We will now use ggplot2 to generate a similar plot. We first read Ba.540 into a data frame and save its labels as the variable Period, and then add a variable Index as a numerical plotting index and rename Ba.540 as Barium. The first ggplot statement looks reasonable, but the x axis could have better labels (we’ll talk about aes later in the course–it stands for aesthetics. The second ggplot statement generates labels that are too crowded and has other issues, as we’ll see next. Just as before, we need to add a smoothing curve and improve those labels.
library(tidyverse)
CE4=as.data.frame(Ba.540)%>%rownames_to_column("Period")

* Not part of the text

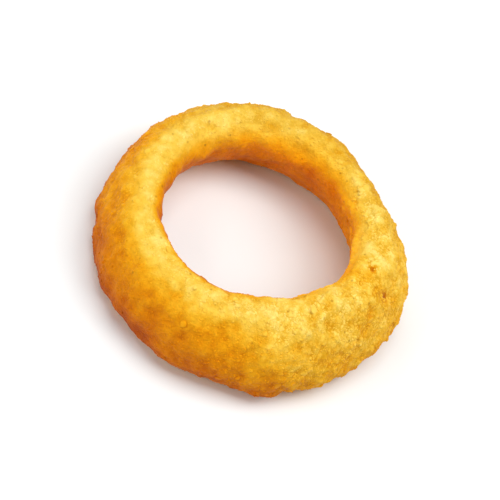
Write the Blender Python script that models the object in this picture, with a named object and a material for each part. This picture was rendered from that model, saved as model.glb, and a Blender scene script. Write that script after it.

CE4=CE4%>%mutate(Index=1:36)%>%rename(Barium=Ba.540)
ggplot(CE4,aes(Index,Barium))+geom_point()
ggplot(CE4,aes(Period,Barium))+geom_point()Trying to use Period directly as our \(x\) variable is a mistake since it is not numeric and hence smoothing functions would not work with it properly; we need to use Index as our \(x\) variable. We create our label variable xlab beforehand; I was a little disappointed I couldn’t create it “on the run” in ggplot. Note that ggplot2 has a function–scale_x_continuous–that creates a subset of major axis marks for our \(x\) axis; its sequence needs to match the sequence used to create xlab.
xlab=CE4$Period[seq(5,35,by=5)]
ggplot(CE4,aes(Index,Barium))+geom_point()+geom_smooth()+labs(x='Period')+
scale_x_continuous(breaks=seq(5,35,by=5),labels=xlab)
#+labs(x=seq(Period,by=4))Note that ggplot creates a confidence band for the smoothed curve by default. We can remove it by adding the option se=FALSE to the geom_smooth() function.